── INFORMATION SUPPLIED

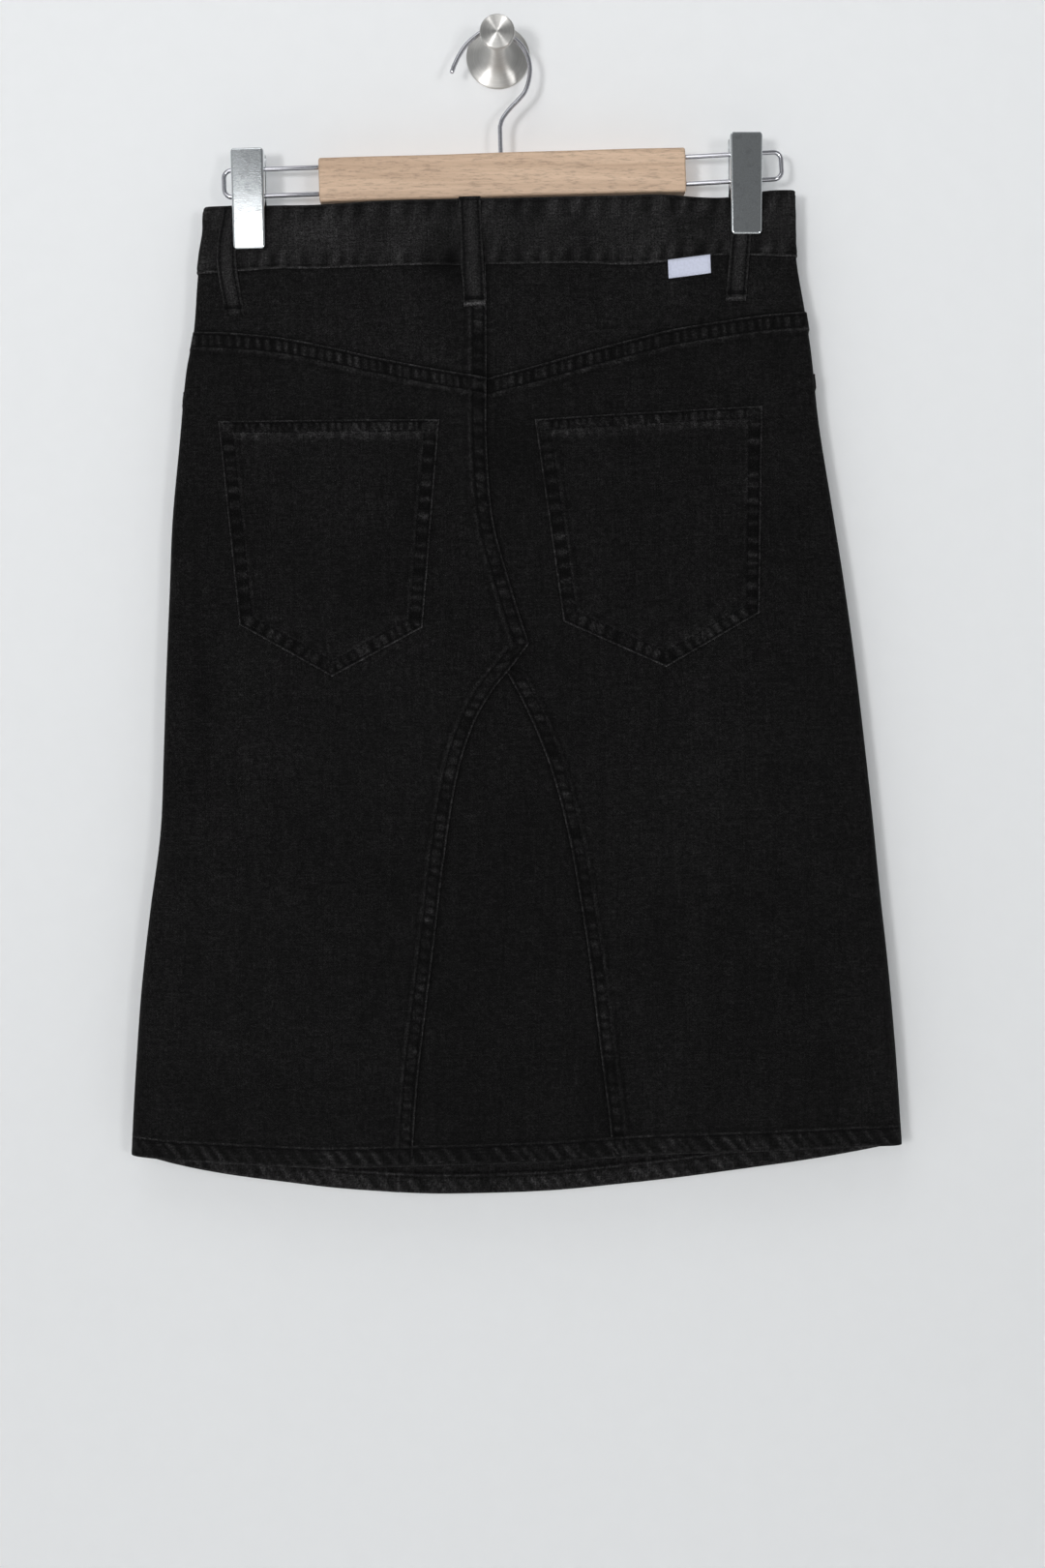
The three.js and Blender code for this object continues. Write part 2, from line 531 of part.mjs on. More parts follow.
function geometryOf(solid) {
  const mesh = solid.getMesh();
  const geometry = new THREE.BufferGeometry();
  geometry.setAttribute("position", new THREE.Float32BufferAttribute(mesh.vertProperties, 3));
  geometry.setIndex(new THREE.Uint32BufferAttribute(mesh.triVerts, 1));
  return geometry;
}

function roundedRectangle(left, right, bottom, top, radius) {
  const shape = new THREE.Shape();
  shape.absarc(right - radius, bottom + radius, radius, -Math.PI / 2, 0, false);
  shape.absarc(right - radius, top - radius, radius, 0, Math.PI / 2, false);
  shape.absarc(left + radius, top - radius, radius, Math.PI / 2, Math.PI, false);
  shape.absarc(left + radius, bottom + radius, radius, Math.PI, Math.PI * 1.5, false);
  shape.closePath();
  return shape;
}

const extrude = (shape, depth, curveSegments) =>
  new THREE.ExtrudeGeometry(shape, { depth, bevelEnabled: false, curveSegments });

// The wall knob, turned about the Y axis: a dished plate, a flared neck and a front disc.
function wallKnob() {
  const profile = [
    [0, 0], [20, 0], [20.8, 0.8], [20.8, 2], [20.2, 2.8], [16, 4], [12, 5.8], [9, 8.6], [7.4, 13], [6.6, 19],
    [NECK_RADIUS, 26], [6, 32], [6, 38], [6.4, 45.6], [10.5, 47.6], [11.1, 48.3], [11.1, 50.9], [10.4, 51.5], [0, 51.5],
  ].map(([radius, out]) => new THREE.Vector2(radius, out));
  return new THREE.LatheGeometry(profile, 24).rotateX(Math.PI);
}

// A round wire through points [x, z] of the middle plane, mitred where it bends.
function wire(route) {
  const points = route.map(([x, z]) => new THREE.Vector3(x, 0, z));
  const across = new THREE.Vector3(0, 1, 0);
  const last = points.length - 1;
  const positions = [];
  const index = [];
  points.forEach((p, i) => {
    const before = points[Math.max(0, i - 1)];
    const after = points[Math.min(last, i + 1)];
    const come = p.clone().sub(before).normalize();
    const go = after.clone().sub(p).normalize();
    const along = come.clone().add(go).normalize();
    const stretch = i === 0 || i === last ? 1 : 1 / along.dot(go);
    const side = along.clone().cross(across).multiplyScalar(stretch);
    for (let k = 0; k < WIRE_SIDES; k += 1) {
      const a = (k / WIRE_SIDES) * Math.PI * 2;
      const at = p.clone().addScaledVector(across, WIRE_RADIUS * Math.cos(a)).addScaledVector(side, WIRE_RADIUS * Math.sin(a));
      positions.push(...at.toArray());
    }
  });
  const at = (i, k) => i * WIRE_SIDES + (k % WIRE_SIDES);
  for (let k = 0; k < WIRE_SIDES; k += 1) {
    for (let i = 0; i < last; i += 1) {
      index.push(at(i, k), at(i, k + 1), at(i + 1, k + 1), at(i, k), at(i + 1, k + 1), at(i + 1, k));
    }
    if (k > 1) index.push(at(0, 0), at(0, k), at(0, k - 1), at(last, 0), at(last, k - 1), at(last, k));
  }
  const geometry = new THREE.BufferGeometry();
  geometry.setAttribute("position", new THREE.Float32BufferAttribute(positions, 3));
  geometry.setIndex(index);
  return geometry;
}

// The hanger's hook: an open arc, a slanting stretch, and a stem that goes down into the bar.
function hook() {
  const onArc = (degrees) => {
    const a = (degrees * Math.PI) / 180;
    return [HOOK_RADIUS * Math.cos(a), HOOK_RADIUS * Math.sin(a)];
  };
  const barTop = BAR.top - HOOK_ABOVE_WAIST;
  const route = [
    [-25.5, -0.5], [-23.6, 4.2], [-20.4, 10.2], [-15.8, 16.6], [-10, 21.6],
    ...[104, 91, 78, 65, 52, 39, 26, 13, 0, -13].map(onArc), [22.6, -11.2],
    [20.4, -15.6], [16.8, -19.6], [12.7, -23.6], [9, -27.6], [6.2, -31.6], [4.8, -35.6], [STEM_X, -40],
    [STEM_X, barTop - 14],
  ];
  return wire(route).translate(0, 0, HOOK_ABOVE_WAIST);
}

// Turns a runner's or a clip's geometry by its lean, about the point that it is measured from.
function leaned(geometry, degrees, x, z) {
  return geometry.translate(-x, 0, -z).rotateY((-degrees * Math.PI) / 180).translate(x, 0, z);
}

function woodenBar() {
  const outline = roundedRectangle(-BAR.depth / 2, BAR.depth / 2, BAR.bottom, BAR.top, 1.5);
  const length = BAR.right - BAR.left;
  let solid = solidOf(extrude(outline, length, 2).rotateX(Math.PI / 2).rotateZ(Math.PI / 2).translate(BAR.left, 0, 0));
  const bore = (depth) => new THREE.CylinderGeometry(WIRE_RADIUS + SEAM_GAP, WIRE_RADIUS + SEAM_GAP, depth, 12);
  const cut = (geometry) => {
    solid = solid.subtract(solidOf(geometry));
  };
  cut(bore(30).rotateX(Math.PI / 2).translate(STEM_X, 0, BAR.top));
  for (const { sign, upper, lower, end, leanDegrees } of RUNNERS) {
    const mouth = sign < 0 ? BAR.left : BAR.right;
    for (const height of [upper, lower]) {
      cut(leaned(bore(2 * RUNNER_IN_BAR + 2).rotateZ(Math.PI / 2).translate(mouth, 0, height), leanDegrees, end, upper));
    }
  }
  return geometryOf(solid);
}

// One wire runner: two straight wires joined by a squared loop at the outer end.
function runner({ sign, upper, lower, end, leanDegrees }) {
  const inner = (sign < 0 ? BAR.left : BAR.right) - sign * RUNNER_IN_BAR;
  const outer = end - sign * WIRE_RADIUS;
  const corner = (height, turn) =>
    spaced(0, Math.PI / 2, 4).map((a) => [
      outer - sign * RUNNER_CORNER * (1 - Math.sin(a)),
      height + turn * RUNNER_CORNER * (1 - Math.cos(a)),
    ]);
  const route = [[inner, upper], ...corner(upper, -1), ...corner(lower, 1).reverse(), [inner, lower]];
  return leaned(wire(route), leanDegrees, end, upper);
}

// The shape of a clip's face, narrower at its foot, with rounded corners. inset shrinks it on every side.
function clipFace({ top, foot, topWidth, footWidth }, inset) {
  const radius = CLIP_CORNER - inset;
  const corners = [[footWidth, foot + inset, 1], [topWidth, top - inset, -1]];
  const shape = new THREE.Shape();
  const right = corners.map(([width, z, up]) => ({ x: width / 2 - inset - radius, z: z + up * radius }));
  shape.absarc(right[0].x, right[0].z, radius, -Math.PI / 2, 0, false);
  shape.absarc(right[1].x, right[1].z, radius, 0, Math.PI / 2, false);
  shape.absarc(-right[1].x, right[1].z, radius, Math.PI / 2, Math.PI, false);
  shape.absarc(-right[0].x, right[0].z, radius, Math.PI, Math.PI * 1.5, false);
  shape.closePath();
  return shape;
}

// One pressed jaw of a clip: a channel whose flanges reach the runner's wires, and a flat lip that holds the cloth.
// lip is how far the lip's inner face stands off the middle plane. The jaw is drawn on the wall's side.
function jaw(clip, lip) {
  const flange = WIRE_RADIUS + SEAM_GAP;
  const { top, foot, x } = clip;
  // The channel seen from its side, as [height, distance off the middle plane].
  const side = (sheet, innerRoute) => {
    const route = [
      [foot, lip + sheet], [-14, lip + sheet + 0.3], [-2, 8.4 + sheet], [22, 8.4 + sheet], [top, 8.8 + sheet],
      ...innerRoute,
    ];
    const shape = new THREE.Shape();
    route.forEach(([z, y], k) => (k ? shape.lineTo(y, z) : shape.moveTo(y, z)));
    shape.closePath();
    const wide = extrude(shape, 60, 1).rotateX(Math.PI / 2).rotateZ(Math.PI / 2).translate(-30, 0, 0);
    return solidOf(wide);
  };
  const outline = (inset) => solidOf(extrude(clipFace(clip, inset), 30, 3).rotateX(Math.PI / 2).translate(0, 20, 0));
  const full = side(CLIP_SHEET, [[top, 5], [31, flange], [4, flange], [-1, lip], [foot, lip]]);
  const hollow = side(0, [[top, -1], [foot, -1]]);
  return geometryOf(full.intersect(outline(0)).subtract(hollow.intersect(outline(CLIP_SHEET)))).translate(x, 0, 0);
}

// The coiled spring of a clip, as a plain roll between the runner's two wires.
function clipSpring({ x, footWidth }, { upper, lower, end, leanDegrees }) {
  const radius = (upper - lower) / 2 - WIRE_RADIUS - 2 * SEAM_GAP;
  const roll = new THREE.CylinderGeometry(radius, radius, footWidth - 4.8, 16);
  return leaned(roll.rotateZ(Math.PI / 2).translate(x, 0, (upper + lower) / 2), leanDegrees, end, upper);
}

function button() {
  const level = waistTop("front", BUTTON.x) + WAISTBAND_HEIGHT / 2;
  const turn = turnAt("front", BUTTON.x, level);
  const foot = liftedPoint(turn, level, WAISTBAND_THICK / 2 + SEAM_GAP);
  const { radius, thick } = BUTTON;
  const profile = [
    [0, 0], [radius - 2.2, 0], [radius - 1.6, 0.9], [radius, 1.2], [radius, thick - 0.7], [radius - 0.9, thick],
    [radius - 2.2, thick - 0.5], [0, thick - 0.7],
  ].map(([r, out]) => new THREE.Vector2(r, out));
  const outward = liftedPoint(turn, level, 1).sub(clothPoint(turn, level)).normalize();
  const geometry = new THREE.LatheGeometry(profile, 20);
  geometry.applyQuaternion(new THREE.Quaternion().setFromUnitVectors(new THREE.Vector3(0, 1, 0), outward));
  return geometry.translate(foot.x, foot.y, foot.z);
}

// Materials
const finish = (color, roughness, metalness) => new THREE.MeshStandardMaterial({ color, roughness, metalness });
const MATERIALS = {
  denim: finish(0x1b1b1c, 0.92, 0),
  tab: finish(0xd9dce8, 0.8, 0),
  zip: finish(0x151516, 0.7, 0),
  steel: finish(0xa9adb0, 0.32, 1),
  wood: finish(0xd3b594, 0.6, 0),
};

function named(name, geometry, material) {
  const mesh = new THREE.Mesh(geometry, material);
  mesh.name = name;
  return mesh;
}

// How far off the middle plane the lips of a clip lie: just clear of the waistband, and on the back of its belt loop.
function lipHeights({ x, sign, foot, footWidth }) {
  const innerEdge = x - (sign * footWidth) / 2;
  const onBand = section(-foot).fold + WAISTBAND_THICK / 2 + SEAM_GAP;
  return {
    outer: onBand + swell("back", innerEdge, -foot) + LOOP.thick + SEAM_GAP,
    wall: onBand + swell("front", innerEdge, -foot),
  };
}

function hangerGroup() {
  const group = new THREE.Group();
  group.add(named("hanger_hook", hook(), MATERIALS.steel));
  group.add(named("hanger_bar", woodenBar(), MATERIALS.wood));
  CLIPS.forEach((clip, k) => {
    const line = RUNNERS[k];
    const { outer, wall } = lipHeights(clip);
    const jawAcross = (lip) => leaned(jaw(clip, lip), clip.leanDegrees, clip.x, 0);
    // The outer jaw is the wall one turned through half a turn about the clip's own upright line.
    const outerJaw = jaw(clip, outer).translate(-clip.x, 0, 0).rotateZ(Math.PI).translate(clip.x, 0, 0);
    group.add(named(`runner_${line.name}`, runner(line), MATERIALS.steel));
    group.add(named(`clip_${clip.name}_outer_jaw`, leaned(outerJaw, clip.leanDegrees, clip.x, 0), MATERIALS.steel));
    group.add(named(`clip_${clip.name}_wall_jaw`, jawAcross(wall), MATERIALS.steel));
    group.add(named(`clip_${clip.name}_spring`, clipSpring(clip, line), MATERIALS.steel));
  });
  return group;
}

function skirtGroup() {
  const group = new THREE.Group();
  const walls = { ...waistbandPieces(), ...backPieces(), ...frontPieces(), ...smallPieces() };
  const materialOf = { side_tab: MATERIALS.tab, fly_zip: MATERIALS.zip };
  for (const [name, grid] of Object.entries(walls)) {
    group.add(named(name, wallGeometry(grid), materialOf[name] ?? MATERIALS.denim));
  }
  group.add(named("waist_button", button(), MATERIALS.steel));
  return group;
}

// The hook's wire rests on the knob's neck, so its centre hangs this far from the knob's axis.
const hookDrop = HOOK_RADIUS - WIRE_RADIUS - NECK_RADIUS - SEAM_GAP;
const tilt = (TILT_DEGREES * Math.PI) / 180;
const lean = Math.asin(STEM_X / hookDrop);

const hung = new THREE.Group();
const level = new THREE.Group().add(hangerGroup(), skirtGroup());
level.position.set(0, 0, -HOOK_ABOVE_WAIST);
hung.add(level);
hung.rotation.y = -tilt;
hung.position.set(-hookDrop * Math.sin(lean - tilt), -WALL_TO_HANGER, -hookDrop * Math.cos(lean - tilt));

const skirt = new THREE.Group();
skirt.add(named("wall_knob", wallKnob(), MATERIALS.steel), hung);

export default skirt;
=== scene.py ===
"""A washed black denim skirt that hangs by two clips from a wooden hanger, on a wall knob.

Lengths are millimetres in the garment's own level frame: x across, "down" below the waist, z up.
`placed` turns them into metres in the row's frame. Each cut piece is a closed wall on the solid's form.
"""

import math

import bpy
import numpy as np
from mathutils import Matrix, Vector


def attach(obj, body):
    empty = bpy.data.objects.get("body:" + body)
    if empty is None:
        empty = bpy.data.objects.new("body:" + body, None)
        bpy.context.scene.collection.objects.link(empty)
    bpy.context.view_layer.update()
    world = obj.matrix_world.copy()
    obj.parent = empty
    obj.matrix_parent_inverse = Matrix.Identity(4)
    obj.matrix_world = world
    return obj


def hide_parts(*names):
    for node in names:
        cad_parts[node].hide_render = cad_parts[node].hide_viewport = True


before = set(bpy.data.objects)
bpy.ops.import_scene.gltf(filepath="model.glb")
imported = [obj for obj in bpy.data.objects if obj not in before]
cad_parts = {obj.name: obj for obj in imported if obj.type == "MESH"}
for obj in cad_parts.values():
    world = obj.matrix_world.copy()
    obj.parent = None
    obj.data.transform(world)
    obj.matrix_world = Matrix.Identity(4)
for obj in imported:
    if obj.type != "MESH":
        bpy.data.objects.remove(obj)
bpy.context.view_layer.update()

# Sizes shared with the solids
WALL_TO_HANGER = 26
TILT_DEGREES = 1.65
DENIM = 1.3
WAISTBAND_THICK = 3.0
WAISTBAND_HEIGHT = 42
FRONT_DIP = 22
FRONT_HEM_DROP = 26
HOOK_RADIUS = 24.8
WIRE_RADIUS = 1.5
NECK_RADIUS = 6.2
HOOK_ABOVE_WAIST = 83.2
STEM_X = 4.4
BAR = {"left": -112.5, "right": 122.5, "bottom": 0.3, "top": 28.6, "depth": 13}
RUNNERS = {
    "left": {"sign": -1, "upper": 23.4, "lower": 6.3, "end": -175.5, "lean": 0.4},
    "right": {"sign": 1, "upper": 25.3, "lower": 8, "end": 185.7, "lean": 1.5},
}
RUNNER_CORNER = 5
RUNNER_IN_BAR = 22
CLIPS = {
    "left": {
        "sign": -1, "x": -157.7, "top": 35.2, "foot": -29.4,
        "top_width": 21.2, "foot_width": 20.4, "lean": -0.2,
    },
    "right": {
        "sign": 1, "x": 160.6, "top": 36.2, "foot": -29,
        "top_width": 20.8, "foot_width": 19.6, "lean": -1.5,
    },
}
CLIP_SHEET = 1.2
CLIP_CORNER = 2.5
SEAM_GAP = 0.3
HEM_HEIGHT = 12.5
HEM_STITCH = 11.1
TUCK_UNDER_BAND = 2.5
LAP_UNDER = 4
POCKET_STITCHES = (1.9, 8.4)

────

-- WHAT THE EXERCISE ASKS --
Nothing but the lines from the one with "const skirt = new THREE.Group();" through the one with "bpy.data.objects.remove(obj)" should be retyped; include both and keep them exact.

-- COMPLETE OUTPUT --
const skirt = new THREE.Group();
skirt.add(named("wall_knob", wallKnob(), MATERIALS.steel), hung);

export default skirt;
=== scene.py ===
"""A washed black denim skirt that hangs by two clips from a wooden hanger, on a wall knob.

Lengths are millimetres in the garment's own level frame: x across, "down" below the waist, z up.
`placed` turns them into metres in the row's frame. Each cut piece is a closed wall on the solid's form.
"""

import math

import bpy
import numpy as np
from mathutils import Matrix, Vector


def attach(obj, body):
    empty = bpy.data.objects.get("body:" + body)
    if empty is None:
        empty = bpy.data.objects.new("body:" + body, None)
        bpy.context.scene.collection.objects.link(empty)
    bpy.context.view_layer.update()
    world = obj.matrix_world.copy()
    obj.parent = empty
    obj.matrix_parent_inverse = Matrix.Identity(4)
    obj.matrix_world = world
    return obj


def hide_parts(*names):
    for node in names:
        cad_parts[node].hide_render = cad_parts[node].hide_viewport = True


before = set(bpy.data.objects)
bpy.ops.import_scene.gltf(filepath="model.glb")
imported = [obj for obj in bpy.data.objects if obj not in before]
cad_parts = {obj.name: obj for obj in imported if obj.type == "MESH"}
for obj in cad_parts.values():
    world = obj.matrix_world.copy()
    obj.parent = None
    obj.data.transform(world)
    obj.matrix_world = Matrix.Identity(4)
for obj in imported:
    if obj.type != "MESH":
        bpy.data.objects.remove(obj)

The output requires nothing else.